Mais tarde, conheceu Herbert Blaché, com quem se casou. Tornou-se assim Alice Guy-Blaché. Com Herbert, que também trabalhava para a Gaumont, mudou-se para os Estados Unidos e fundou seu próprio estúdio, o Solax. Além de grande realizadora, Alice era uma mulher empreendedora e faz-tudo da empresa, da montagem à criação de legendas aos filmes mudos. No interior de seu estúdio estava escrito “Be Natural” (“Seja Natural”), maneira como os atores deveriam se postar perante a câmera.
A frase dá o título ao documentário Be Natural: The Untold Story of Alice Guy-Blaché, mais que recomendado a todos que queiram descobrir os caminhos estranhos da História do Cinema. No caso de Alice, que mais tarde viu seu estúdio ser fechado devido à concorrência com os maiores (que se mudaram para Los Angeles) e se separou do marido, a História comprova a dificuldade de ser mulher em um ofício dominado por homens.
Hoje menos, mas por muito tempo apenas nomes masculinos ganhavam espaço em qualquer lista de grandes cineastas.
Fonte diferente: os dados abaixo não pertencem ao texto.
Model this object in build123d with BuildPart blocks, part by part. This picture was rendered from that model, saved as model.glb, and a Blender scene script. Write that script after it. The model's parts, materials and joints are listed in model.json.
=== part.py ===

Quando uma realizadora como a belga Chantal Akerman aparece no todo do ranking da Sight and Sound, como se deu recentemente, não demora nada para alguns verem na escolha um gesto feminista ou algo do tipo – como se um filme como Jeanne Dielman não fosse bom o suficiente para ocupar o primeiro lugar.
Depois de Alice Guy-Blaché, aos trancos e nem sempre na quantidade desejada, vieram outras grandes cineastas: Cleo Madison, Mabel Normand (que dirigiu Chaplin), Leni Riefenstahl (que dirigiu documentários para o Partido Nazista), Dorothy Arzner, Gilda Abreu, Maya Deren, Ida Lupino e, com a nouvelle vague e o cinema moderno, Agnès Varda, Lina Wertmüller, Věra Chytilová, Marguerite Duras, Margarethe von Trotta, Márta Mészáros, Larisa Sheptiko, Ildikó Enyedi, Claire Denis, Jane Campion, Naomi Kawase, Kelly Reichardt, entre muitas outras. A lista só tem aumentado. O cinema agradece.